• Short problem
Please repeat all of the listing exactly.

• Given material
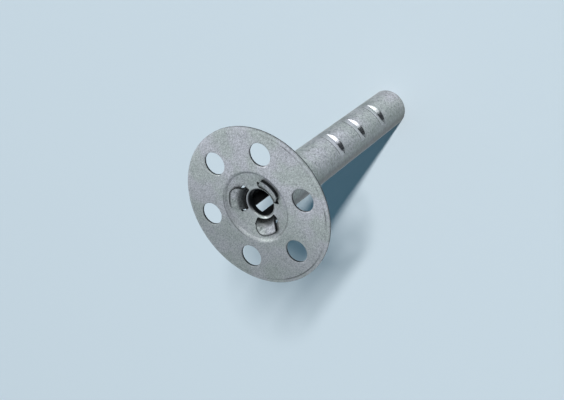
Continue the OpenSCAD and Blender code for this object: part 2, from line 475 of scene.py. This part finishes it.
right = -place.x
grooved = (shader.rise(place.z, GROOVES_FROM, GROOVES_FROM + 1.0)
           * shader.fall(place.z, GROOVES_TO, GROOVES_TO + 1.0))
grooves = (shader.fall(place.r, SLEEVE_R - 0.10, SLEEVE_R - 0.01)
           * shader.rise(place.out, -0.3, 0.1) * grooved)
above = (place.z - GROOVE_FIRST).wrap(GROOVE_PITCH)
upper_edge = GROOVE_HALF - place.x * place.x * GROOVE_BEND
# A painted shade line at the groove's edge towards the head.
groove_edge_shade = (shader.stripe(above - upper_edge, 0.06, 0.26)
               * shader.rise(place.r, SLEEVE_R - 0.2, SLEEVE_R - 0.1)
               * shader.fall(place.y, -3.4, -3.1) * shader.fall(right, 2.2, 2.9) * grooved)
# Painted shade in the right end of each groove.
groove_corner_shade = (grooves * shader.rise(right, -0.1, 0.7) * shader.fall(right, 2.0, 2.5)
                 * shader.fall(above, -0.65, -0.35))
# Painted shade beside the left end of each groove.
beside_groove_shade = shader.stripe(above + 1.0, 0.5, 4.0) * shader.fall(place.y, -0.8, 1.0) * grooved
print("grooves: first at", GROOVE_FIRST, "mm, then every", GROOVE_PITCH, "mm")

# %% [markdown]
# ## The sleeve's coat
# The sleeve is darker on both sides, the right one most. On the right this is painted shade and soil,
# on the left a plain darkening with painted shade beside each groove, and a narrow band of painted
# shade runs along the right edge. The sleeve is rougher than the disc, so its speckle is coarser and
# its edges are worn further. It could have a coat of its own, but the shared one with stronger wear
# keeps the two pieces looking as if they came out of one zinc bath.

# %% Zinc on the sleeve
# Painted shade and soil, darker towards the right.
shade_and_soil_right = shader.rise(right, -1.5, 4.8) * 0.8
# Darker towards the left edge, with painted shade beside each groove.
darker_left = shader.rise(place.x, 1.2, 4.4) * (0.5 + beside_groove_shade * 0.28)
# A band of painted shade along the right edge.
right_edge_shade = shader.rise(right, 3.5, 4.7) * tube
# Painted shade inside, along the right edge, in the folds, at the ear tips and by the grooves.
shade = (inside_shade * 0.95 + right_edge_shade * 0.52 + fold_shade * 0.8 + tip_shade * 0.45 + groove_edge_shade * 0.6
         + groove_corner_shade * 0.85)
dull = (shade_and_soil_right + darker_left) * tube + ears * 0.1
sleeve.data.materials.clear()
sleeve.data.materials.append(zinc(shader, place, sheared=slit_faces + ear_edges, rubbed=grooves * 0.8,
                                  shade=shade, dull=dull, worn=2.0, edge_mm=0.26))
print("zinc on", sleeve.name)

# %% [markdown]
# ## Table
# A plain pale blue table top. The photograph's metal doesn't take on the blue, so the table is blue
# to the camera, and a light neutral grey to everything that mirrors it. It lies a hair below the
# end of the sleeve, so that no two faces lie in one plane.

# %% Table
TABLE_SIDE = 6.0
TABLE_DROP_MM = 0.02
TABLE_MIRRORED = srgb(236, 239, 244)
TABLE_SEEN = srgb(198, 211, 221)

bpy.ops.mesh.primitive_plane_add(size=TABLE_SIDE, location=(0, 0, -TABLE_DROP_MM * MM))
table = bpy.context.object
table.name = "table"
paint = Shader(bpy.data.materials.new("table_paint"))
seen = paint.node("ShaderNodeLightPath", out="Is Camera Ray")
paint.set("Base Color", paint.mix(seen, TABLE_MIRRORED, TABLE_SEEN))
paint.set("Roughness", 0.9)
paint.set("Specular IOR Level", 0.1)
table.data.materials.append(paint.owner)
print("table:", TABLE_SIDE, "m wide")

# %% [markdown]
# ## Light
# One far lamp, a little above the camera and to its left, draws the shadow beside the sleeve. It is
# narrow and tall: narrow keeps the long edges of that shadow sharp, and tall smears the shadow of
# the disc to a faint blur, like the one below it in the photograph. It lights dull surfaces only.
#
# What the metal mirrors are three small cards, which light nothing else: one near the camera for
# the grooves, and two further to the left for the lip of the mouth.

# %% Lamp and cards
AIM_MM = (0, 0, 45.0)
CARD_DISTANCE = 0.5


def soft_lamp(name, towards, distance, width, height, level, colour=(1, 1, 1)):
    """A flat lamp that faces the dowel from a direction; level is how bright its face looks."""
    aim = Vector(AIM_MM) * MM
    data = bpy.data.lights.new(name, "AREA")
    data.shape = "RECTANGLE"
    data.size, data.size_y = width, height
    data.energy = level * math.pi * width * height
    data.color = colour
    lamp = bpy.data.objects.new(name, data)
    lamp.location = aim + Vector(towards).normalized() * distance
    lamp.rotation_euler = (aim - lamp.location).to_track_quat("-Z", "Y").to_euler()
    bpy.context.scene.collection.objects.link(lamp)
    return lamp


key = soft_lamp("key", towards=(0.101, -0.692, 0.715), distance=9.0, width=0.42, height=3.3,
                level=243.0, colour=(1.0, 0.96, 0.92))
key.visible_glossy = False
for name, towards, side, level in (("card_front", (0.36, -0.59, 0.72), 0.17, 4.5),
                                   ("card_side", (0.94, 0.05, 0.34), 0.20, 4.9),
                                   ("card_high", (0.73, 0.23, 0.64), 0.14, 3.1)):
    card = soft_lamp(name, towards, CARD_DISTANCE, width=side, height=side, level=level)
    card.visible_diffuse = False

# %% [markdown]
# ## Room
# The world answers each kind of ray in its own way. To the camera it is the pale blue of the table,
# so that no horizon is dark. To the metal it is a room, light behind and above the dowel and dimmer
# in front. Dull surfaces get a dim blue from all sides, which is what tints the shadow.

# %% Room
ROOM_DIM = srgb(165, 171, 177)
ROOM_LIGHT = srgb(225, 231, 237)
ROOM_SHADE = srgb(82, 113, 126)
ROOM_SEEN = srgb(199, 217, 228)

room = bpy.data.worlds.new("room")
bpy.context.scene.world = room
sky = Shader(room, "Background")
east, north, up = sky.parts(sky.node("ShaderNodeTexCoord", out="Generated"))
light_side = sky.rise(north * 0.6 + up * 0.55 + east * 0.4, -0.05, 0.9)
mirrored = sky.mix(light_side, ROOM_DIM, ROOM_LIGHT)
seen = sky.node("ShaderNodeLightPath", out="Is Camera Ray")
glossy = sky.node("ShaderNodeLightPath", out="Is Glossy Ray")
sky.set("Color", sky.mix(seen, sky.mix(glossy, ROOM_SHADE, mirrored), ROOM_SEEN))
bpy.context.scene.view_settings.view_transform = "Standard"
print("room ready")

• Result of the task
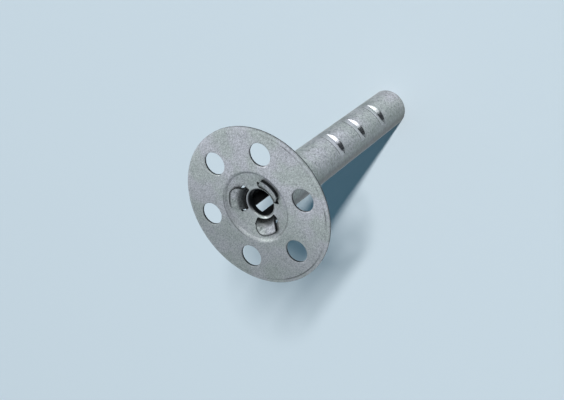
Continue the OpenSCAD and Blender code for this object: part 2, from line 475 of scene.py. This part finishes it.
right = -place.x
grooved = (shader.rise(place.z, GROOVES_FROM, GROOVES_FROM + 1.0)
           * shader.fall(place.z, GROOVES_TO, GROOVES_TO + 1.0))
grooves = (shader.fall(place.r, SLEEVE_R - 0.10, SLEEVE_R - 0.01)
           * shader.rise(place.out, -0.3, 0.1) * grooved)
above = (place.z - GROOVE_FIRST).wrap(GROOVE_PITCH)
upper_edge = GROOVE_HALF - place.x * place.x * GROOVE_BEND
# A painted shade line at the groove's edge towards the head.
groove_edge_shade = (shader.stripe(above - upper_edge, 0.06, 0.26)
               * shader.rise(place.r, SLEEVE_R - 0.2, SLEEVE_R - 0.1)
               * shader.fall(place.y, -3.4, -3.1) * shader.fall(right, 2.2, 2.9) * grooved)
# Painted shade in the right end of each groove.
groove_corner_shade = (grooves * shader.rise(right, -0.1, 0.7) * shader.fall(right, 2.0, 2.5)
                 * shader.fall(above, -0.65, -0.35))
# Painted shade beside the left end of each groove.
beside_groove_shade = shader.stripe(above + 1.0, 0.5, 4.0) * shader.fall(place.y, -0.8, 1.0) * grooved
print("grooves: first at", GROOVE_FIRST, "mm, then every", GROOVE_PITCH, "mm")

# %% [markdown]
# ## The sleeve's coat
# The sleeve is darker on both sides, the right one most. On the right this is painted shade and soil,
# on the left a plain darkening with painted shade beside each groove, and a narrow band of painted
# shade runs along the right edge. The sleeve is rougher than the disc, so its speckle is coarser and
# its edges are worn further. It could have a coat of its own, but the shared one with stronger wear
# keeps the two pieces looking as if they came out of one zinc bath.

# %% Zinc on the sleeve
# Painted shade and soil, darker towards the right.
shade_and_soil_right = shader.rise(right, -1.5, 4.8) * 0.8
# Darker towards the left edge, with painted shade beside each groove.
darker_left = shader.rise(place.x, 1.2, 4.4) * (0.5 + beside_groove_shade * 0.28)
# A band of painted shade along the right edge.
right_edge_shade = shader.rise(right, 3.5, 4.7) * tube
# Painted shade inside, along the right edge, in the folds, at the ear tips and by the grooves.
shade = (inside_shade * 0.95 + right_edge_shade * 0.52 + fold_shade * 0.8 + tip_shade * 0.45 + groove_edge_shade * 0.6
         + groove_corner_shade * 0.85)
dull = (shade_and_soil_right + darker_left) * tube + ears * 0.1
sleeve.data.materials.clear()
sleeve.data.materials.append(zinc(shader, place, sheared=slit_faces + ear_edges, rubbed=grooves * 0.8,
                                  shade=shade, dull=dull, worn=2.0, edge_mm=0.26))
print("zinc on", sleeve.name)

# %% [markdown]
# ## Table
# A plain pale blue table top. The photograph's metal doesn't take on the blue, so the table is blue
# to the camera, and a light neutral grey to everything that mirrors it. It lies a hair below the
# end of the sleeve, so that no two faces lie in one plane.

# %% Table
TABLE_SIDE = 6.0
TABLE_DROP_MM = 0.02
TABLE_MIRRORED = srgb(236, 239, 244)
TABLE_SEEN = srgb(198, 211, 221)

bpy.ops.mesh.primitive_plane_add(size=TABLE_SIDE, location=(0, 0, -TABLE_DROP_MM * MM))
table = bpy.context.object
table.name = "table"
paint = Shader(bpy.data.materials.new("table_paint"))
seen = paint.node("ShaderNodeLightPath", out="Is Camera Ray")
paint.set("Base Color", paint.mix(seen, TABLE_MIRRORED, TABLE_SEEN))
paint.set("Roughness", 0.9)
paint.set("Specular IOR Level", 0.1)
table.data.materials.append(paint.owner)
print("table:", TABLE_SIDE, "m wide")

# %% [markdown]
# ## Light
# One far lamp, a little above the camera and to its left, draws the shadow beside the sleeve. It is
# narrow and tall: narrow keeps the long edges of that shadow sharp, and tall smears the shadow of
# the disc to a faint blur, like the one below it in the photograph. It lights dull surfaces only.
#
# What the metal mirrors are three small cards, which light nothing else: one near the camera for
# the grooves, and two further to the left for the lip of the mouth.

# %% Lamp and cards
AIM_MM = (0, 0, 45.0)
CARD_DISTANCE = 0.5


def soft_lamp(name, towards, distance, width, height, level, colour=(1, 1, 1)):
    """A flat lamp that faces the dowel from a direction; level is how bright its face looks."""
    aim = Vector(AIM_MM) * MM
    data = bpy.data.lights.new(name, "AREA")
    data.shape = "RECTANGLE"
    data.size, data.size_y = width, height
    data.energy = level * math.pi * width * height
    data.color = colour
    lamp = bpy.data.objects.new(name, data)
    lamp.location = aim + Vector(towards).normalized() * distance
    lamp.rotation_euler = (aim - lamp.location).to_track_quat("-Z", "Y").to_euler()
    bpy.context.scene.collection.objects.link(lamp)
    return lamp


key = soft_lamp("key", towards=(0.101, -0.692, 0.715), distance=9.0, width=0.42, height=3.3,
                level=243.0, colour=(1.0, 0.96, 0.92))
key.visible_glossy = False
for name, towards, side, level in (("card_front", (0.36, -0.59, 0.72), 0.17, 4.5),
                                   ("card_side", (0.94, 0.05, 0.34), 0.20, 4.9),
                                   ("card_high", (0.73, 0.23, 0.64), 0.14, 3.1)):
    card = soft_lamp(name, towards, CARD_DISTANCE, width=side, height=side, level=level)
    card.visible_diffuse = False

# %% [markdown]
# ## Room
# The world answers each kind of ray in its own way. To the camera it is the pale blue of the table,
# so that no horizon is dark. To the metal it is a room, light behind and above the dowel and dimmer
# in front. Dull surfaces get a dim blue from all sides, which is what tints the shadow.

# %% Room
ROOM_DIM = srgb(165, 171, 177)
ROOM_LIGHT = srgb(225, 231, 237)
ROOM_SHADE = srgb(82, 113, 126)
ROOM_SEEN = srgb(199, 217, 228)

room = bpy.data.worlds.new("room")
bpy.context.scene.world = room
sky = Shader(room, "Background")
east, north, up = sky.parts(sky.node("ShaderNodeTexCoord", out="Generated"))
light_side = sky.rise(north * 0.6 + up * 0.55 + east * 0.4, -0.05, 0.9)
mirrored = sky.mix(light_side, ROOM_DIM, ROOM_LIGHT)
seen = sky.node("ShaderNodeLightPath", out="Is Camera Ray")
glossy = sky.node("ShaderNodeLightPath", out="Is Glossy Ray")
sky.set("Color", sky.mix(seen, sky.mix(glossy, ROOM_SHADE, mirrored), ROOM_SEEN))
bpy.context.scene.view_settings.view_transform = "Standard"
print("room ready")